### DATA SEGMENT

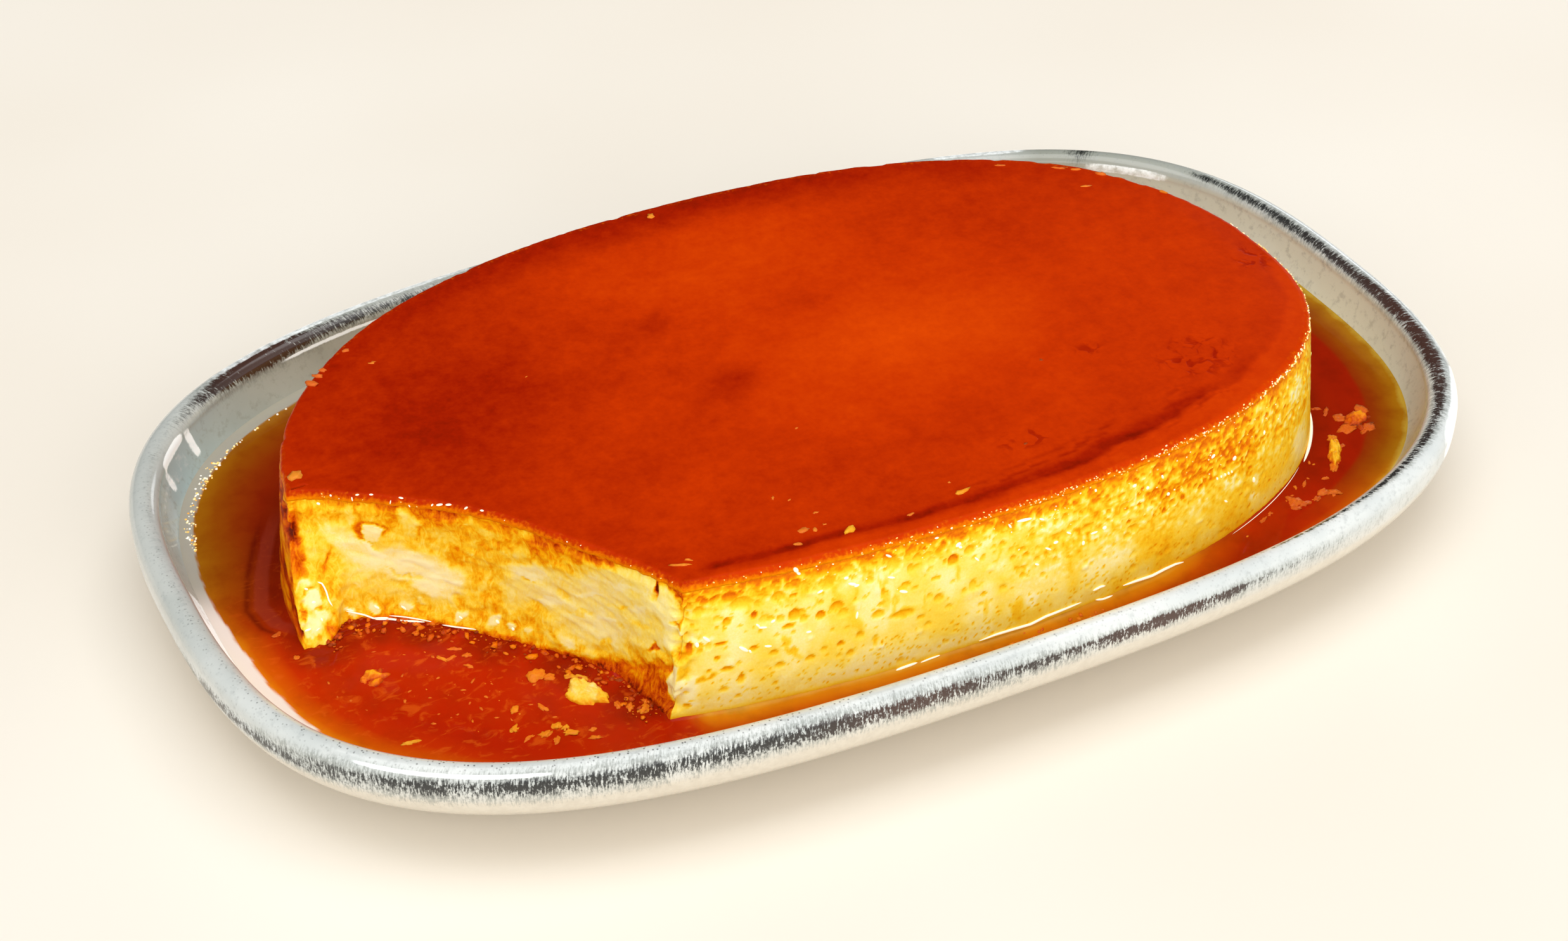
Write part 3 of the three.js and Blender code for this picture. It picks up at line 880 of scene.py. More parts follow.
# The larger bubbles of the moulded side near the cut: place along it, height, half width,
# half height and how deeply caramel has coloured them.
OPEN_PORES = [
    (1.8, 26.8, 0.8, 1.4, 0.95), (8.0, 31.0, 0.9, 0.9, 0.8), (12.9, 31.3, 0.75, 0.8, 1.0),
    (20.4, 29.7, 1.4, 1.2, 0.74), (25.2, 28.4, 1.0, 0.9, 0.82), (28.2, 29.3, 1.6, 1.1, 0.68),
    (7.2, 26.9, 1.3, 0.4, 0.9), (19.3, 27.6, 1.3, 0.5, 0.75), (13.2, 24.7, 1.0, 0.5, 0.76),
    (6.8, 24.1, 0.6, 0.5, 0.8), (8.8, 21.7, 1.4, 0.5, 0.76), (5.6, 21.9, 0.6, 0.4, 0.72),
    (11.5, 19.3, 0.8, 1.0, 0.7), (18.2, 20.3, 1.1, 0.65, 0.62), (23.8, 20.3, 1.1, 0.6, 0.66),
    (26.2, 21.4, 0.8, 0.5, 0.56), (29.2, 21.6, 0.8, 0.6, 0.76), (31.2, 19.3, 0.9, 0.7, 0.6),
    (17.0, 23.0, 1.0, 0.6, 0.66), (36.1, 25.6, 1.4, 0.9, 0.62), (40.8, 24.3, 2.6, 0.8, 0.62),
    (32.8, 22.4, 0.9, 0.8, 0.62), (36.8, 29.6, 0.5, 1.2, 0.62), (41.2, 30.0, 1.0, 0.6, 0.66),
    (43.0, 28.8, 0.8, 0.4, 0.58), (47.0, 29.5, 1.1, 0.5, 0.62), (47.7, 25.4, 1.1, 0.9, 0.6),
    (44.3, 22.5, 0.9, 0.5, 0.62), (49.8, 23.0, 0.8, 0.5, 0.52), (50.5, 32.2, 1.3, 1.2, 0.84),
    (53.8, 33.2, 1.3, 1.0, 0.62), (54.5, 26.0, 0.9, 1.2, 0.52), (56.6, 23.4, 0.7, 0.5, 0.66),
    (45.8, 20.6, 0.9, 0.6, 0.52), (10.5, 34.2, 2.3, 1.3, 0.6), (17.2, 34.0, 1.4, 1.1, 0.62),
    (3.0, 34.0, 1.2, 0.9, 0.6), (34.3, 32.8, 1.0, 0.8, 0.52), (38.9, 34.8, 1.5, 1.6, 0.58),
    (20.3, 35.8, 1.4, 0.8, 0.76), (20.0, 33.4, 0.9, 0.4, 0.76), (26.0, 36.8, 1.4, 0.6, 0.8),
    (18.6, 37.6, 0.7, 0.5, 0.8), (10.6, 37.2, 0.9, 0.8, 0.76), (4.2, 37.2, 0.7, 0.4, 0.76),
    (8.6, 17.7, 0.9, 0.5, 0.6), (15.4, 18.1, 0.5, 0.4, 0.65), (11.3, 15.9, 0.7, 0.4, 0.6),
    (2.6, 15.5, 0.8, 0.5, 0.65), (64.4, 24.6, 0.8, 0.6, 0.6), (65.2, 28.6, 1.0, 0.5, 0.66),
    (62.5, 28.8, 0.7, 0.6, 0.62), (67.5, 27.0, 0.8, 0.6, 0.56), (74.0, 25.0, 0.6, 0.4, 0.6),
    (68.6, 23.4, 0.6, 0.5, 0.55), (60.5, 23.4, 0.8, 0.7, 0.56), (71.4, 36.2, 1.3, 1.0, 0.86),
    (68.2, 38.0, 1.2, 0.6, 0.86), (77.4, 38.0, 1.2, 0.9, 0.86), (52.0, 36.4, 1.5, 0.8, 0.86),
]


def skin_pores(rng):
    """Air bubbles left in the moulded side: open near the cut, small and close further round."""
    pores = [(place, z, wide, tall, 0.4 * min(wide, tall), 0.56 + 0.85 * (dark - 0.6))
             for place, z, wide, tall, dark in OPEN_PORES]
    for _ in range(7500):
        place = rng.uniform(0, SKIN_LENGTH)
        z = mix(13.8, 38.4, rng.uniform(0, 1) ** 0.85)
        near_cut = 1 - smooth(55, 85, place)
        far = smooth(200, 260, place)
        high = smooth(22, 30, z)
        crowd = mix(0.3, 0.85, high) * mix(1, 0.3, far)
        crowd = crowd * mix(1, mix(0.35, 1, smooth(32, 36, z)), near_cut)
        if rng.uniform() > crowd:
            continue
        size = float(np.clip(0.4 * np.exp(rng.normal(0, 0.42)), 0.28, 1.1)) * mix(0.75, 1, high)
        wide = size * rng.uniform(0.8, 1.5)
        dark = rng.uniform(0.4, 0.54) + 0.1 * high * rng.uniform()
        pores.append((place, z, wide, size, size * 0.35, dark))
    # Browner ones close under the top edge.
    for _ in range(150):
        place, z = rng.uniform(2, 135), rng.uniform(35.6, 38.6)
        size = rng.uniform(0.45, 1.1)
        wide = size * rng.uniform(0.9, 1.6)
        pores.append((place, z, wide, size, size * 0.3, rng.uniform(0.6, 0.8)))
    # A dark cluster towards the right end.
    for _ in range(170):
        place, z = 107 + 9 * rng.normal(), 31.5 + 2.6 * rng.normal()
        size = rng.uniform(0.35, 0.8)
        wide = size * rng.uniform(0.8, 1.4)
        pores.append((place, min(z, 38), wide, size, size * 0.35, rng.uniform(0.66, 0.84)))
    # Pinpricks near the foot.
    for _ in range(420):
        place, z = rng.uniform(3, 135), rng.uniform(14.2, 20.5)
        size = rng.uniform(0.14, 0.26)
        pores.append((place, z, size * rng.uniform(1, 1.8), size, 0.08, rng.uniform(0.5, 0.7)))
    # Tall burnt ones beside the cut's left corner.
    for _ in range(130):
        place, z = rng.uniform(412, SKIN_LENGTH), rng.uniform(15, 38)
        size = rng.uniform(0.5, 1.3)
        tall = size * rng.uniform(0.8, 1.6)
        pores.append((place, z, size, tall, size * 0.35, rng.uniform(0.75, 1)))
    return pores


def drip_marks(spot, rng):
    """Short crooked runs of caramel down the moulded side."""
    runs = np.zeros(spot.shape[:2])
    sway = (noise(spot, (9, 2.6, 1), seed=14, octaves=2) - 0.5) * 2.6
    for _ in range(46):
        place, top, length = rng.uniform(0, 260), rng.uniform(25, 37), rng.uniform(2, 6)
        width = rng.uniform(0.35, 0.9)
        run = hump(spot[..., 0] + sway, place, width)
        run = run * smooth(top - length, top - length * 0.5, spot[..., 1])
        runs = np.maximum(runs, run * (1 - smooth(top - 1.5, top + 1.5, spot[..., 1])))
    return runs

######

* _TASK STATEMENT_:
Return every line of the material exactly.

* _WRITTEN ANSWER_:
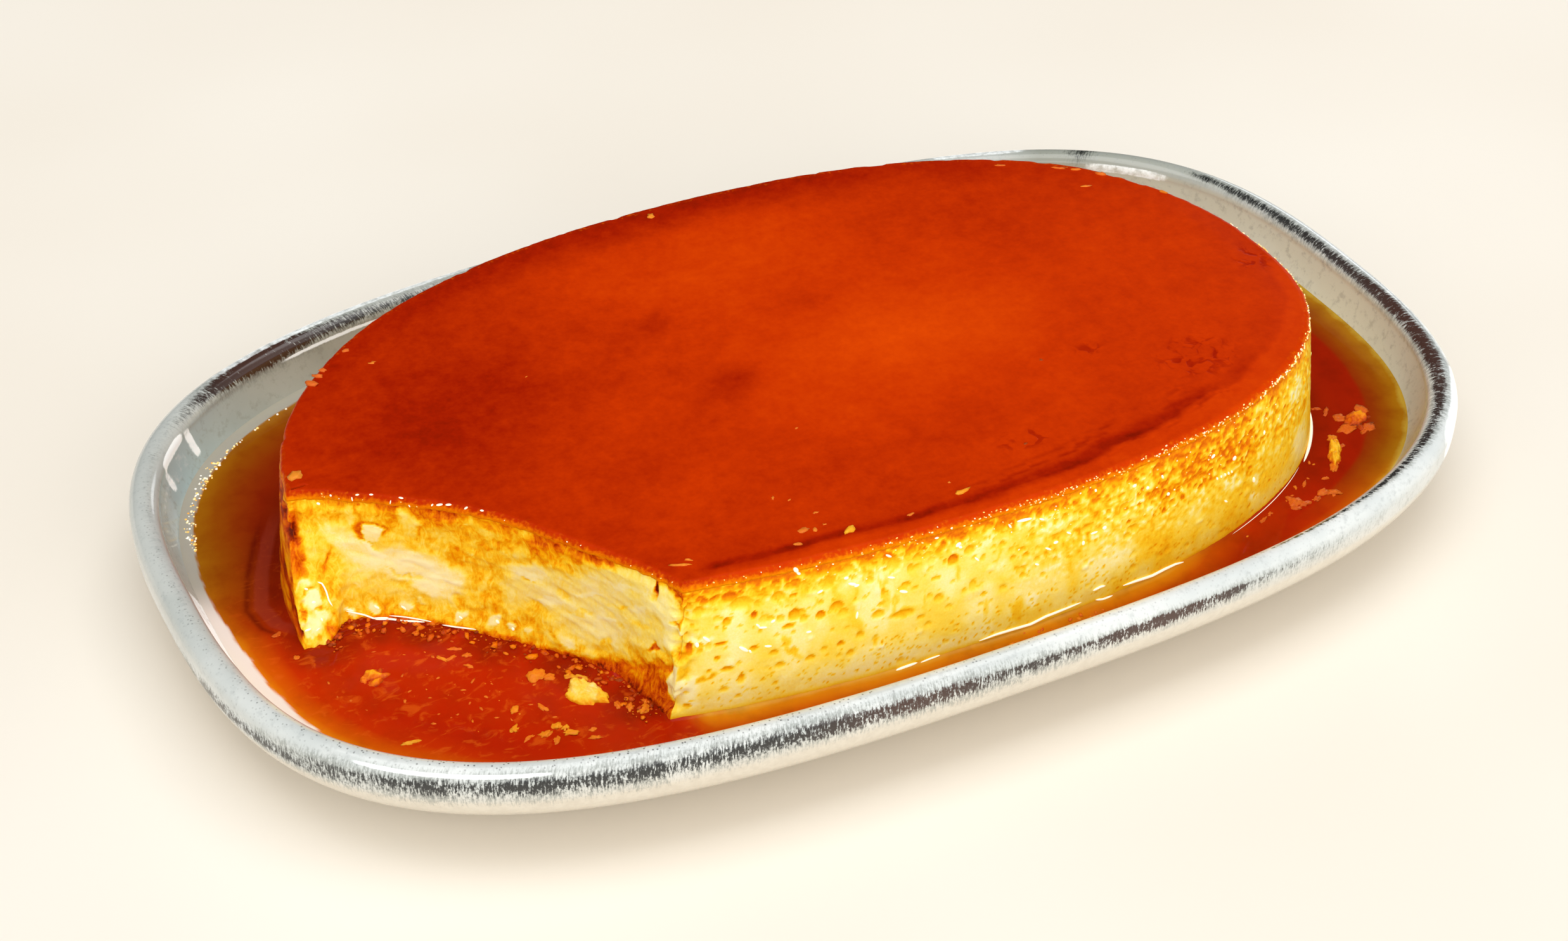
Write part 3 of the three.js and Blender code for this picture. It picks up at line 880 of scene.py. More parts follow.
# The larger bubbles of the moulded side near the cut: place along it, height, half width,
# half height and how deeply caramel has coloured them.
OPEN_PORES = [
    (1.8, 26.8, 0.8, 1.4, 0.95), (8.0, 31.0, 0.9, 0.9, 0.8), (12.9, 31.3, 0.75, 0.8, 1.0),
    (20.4, 29.7, 1.4, 1.2, 0.74), (25.2, 28.4, 1.0, 0.9, 0.82), (28.2, 29.3, 1.6, 1.1, 0.68),
    (7.2, 26.9, 1.3, 0.4, 0.9), (19.3, 27.6, 1.3, 0.5, 0.75), (13.2, 24.7, 1.0, 0.5, 0.76),
    (6.8, 24.1, 0.6, 0.5, 0.8), (8.8, 21.7, 1.4, 0.5, 0.76), (5.6, 21.9, 0.6, 0.4, 0.72),
    (11.5, 19.3, 0.8, 1.0, 0.7), (18.2, 20.3, 1.1, 0.65, 0.62), (23.8, 20.3, 1.1, 0.6, 0.66),
    (26.2, 21.4, 0.8, 0.5, 0.56), (29.2, 21.6, 0.8, 0.6, 0.76), (31.2, 19.3, 0.9, 0.7, 0.6),
    (17.0, 23.0, 1.0, 0.6, 0.66), (36.1, 25.6, 1.4, 0.9, 0.62), (40.8, 24.3, 2.6, 0.8, 0.62),
    (32.8, 22.4, 0.9, 0.8, 0.62), (36.8, 29.6, 0.5, 1.2, 0.62), (41.2, 30.0, 1.0, 0.6, 0.66),
    (43.0, 28.8, 0.8, 0.4, 0.58), (47.0, 29.5, 1.1, 0.5, 0.62), (47.7, 25.4, 1.1, 0.9, 0.6),
    (44.3, 22.5, 0.9, 0.5, 0.62), (49.8, 23.0, 0.8, 0.5, 0.52), (50.5, 32.2, 1.3, 1.2, 0.84),
    (53.8, 33.2, 1.3, 1.0, 0.62), (54.5, 26.0, 0.9, 1.2, 0.52), (56.6, 23.4, 0.7, 0.5, 0.66),
    (45.8, 20.6, 0.9, 0.6, 0.52), (10.5, 34.2, 2.3, 1.3, 0.6), (17.2, 34.0, 1.4, 1.1, 0.62),
    (3.0, 34.0, 1.2, 0.9, 0.6), (34.3, 32.8, 1.0, 0.8, 0.52), (38.9, 34.8, 1.5, 1.6, 0.58),
    (20.3, 35.8, 1.4, 0.8, 0.76), (20.0, 33.4, 0.9, 0.4, 0.76), (26.0, 36.8, 1.4, 0.6, 0.8),
    (18.6, 37.6, 0.7, 0.5, 0.8), (10.6, 37.2, 0.9, 0.8, 0.76), (4.2, 37.2, 0.7, 0.4, 0.76),
    (8.6, 17.7, 0.9, 0.5, 0.6), (15.4, 18.1, 0.5, 0.4, 0.65), (11.3, 15.9, 0.7, 0.4, 0.6),
    (2.6, 15.5, 0.8, 0.5, 0.65), (64.4, 24.6, 0.8, 0.6, 0.6), (65.2, 28.6, 1.0, 0.5, 0.66),
    (62.5, 28.8, 0.7, 0.6, 0.62), (67.5, 27.0, 0.8, 0.6, 0.56), (74.0, 25.0, 0.6, 0.4, 0.6),
    (68.6, 23.4, 0.6, 0.5, 0.55), (60.5, 23.4, 0.8, 0.7, 0.56), (71.4, 36.2, 1.3, 1.0, 0.86),
    (68.2, 38.0, 1.2, 0.6, 0.86), (77.4, 38.0, 1.2, 0.9, 0.86), (52.0, 36.4, 1.5, 0.8, 0.86),
]


def skin_pores(rng):
    """Air bubbles left in the moulded side: open near the cut, small and close further round."""
    pores = [(place, z, wide, tall, 0.4 * min(wide, tall), 0.56 + 0.85 * (dark - 0.6))
             for place, z, wide, tall, dark in OPEN_PORES]
    for _ in range(7500):
        place = rng.uniform(0, SKIN_LENGTH)
        z = mix(13.8, 38.4, rng.uniform(0, 1) ** 0.85)
        near_cut = 1 - smooth(55, 85, place)
        far = smooth(200, 260, place)
        high = smooth(22, 30, z)
        crowd = mix(0.3, 0.85, high) * mix(1, 0.3, far)
        crowd = crowd * mix(1, mix(0.35, 1, smooth(32, 36, z)), near_cut)
        if rng.uniform() > crowd:
            continue
        size = float(np.clip(0.4 * np.exp(rng.normal(0, 0.42)), 0.28, 1.1)) * mix(0.75, 1, high)
        wide = size * rng.uniform(0.8, 1.5)
        dark = rng.uniform(0.4, 0.54) + 0.1 * high * rng.uniform()
        pores.append((place, z, wide, size, size * 0.35, dark))
    # Browner ones close under the top edge.
    for _ in range(150):
        place, z = rng.uniform(2, 135), rng.uniform(35.6, 38.6)
        size = rng.uniform(0.45, 1.1)
        wide = size * rng.uniform(0.9, 1.6)
        pores.append((place, z, wide, size, size * 0.3, rng.uniform(0.6, 0.8)))
    # A dark cluster towards the right end.
    for _ in range(170):
        place, z = 107 + 9 * rng.normal(), 31.5 + 2.6 * rng.normal()
        size = rng.uniform(0.35, 0.8)
        wide = size * rng.uniform(0.8, 1.4)
        pores.append((place, min(z, 38), wide, size, size * 0.35, rng.uniform(0.66, 0.84)))
    # Pinpricks near the foot.
    for _ in range(420):
        place, z = rng.uniform(3, 135), rng.uniform(14.2, 20.5)
        size = rng.uniform(0.14, 0.26)
        pores.append((place, z, size * rng.uniform(1, 1.8), size, 0.08, rng.uniform(0.5, 0.7)))
    # Tall burnt ones beside the cut's left corner.
    for _ in range(130):
        place, z = rng.uniform(412, SKIN_LENGTH), rng.uniform(15, 38)
        size = rng.uniform(0.5, 1.3)
        tall = size * rng.uniform(0.8, 1.6)
        pores.append((place, z, size, tall, size * 0.35, rng.uniform(0.75, 1)))
    return pores


def drip_marks(spot, rng):
    """Short crooked runs of caramel down the moulded side."""
    runs = np.zeros(spot.shape[:2])
    sway = (noise(spot, (9, 2.6, 1), seed=14, octaves=2) - 0.5) * 2.6
    for _ in range(46):
        place, top, length = rng.uniform(0, 260), rng.uniform(25, 37), rng.uniform(2, 6)
        width = rng.uniform(0.35, 0.9)
        run = hump(spot[..., 0] + sway, place, width)
        run = run * smooth(top - length, top - length * 0.5, spot[..., 1])
        runs = np.maximum(runs, run * (1 - smooth(top - 1.5, top + 1.5, spot[..., 1])))
    return runs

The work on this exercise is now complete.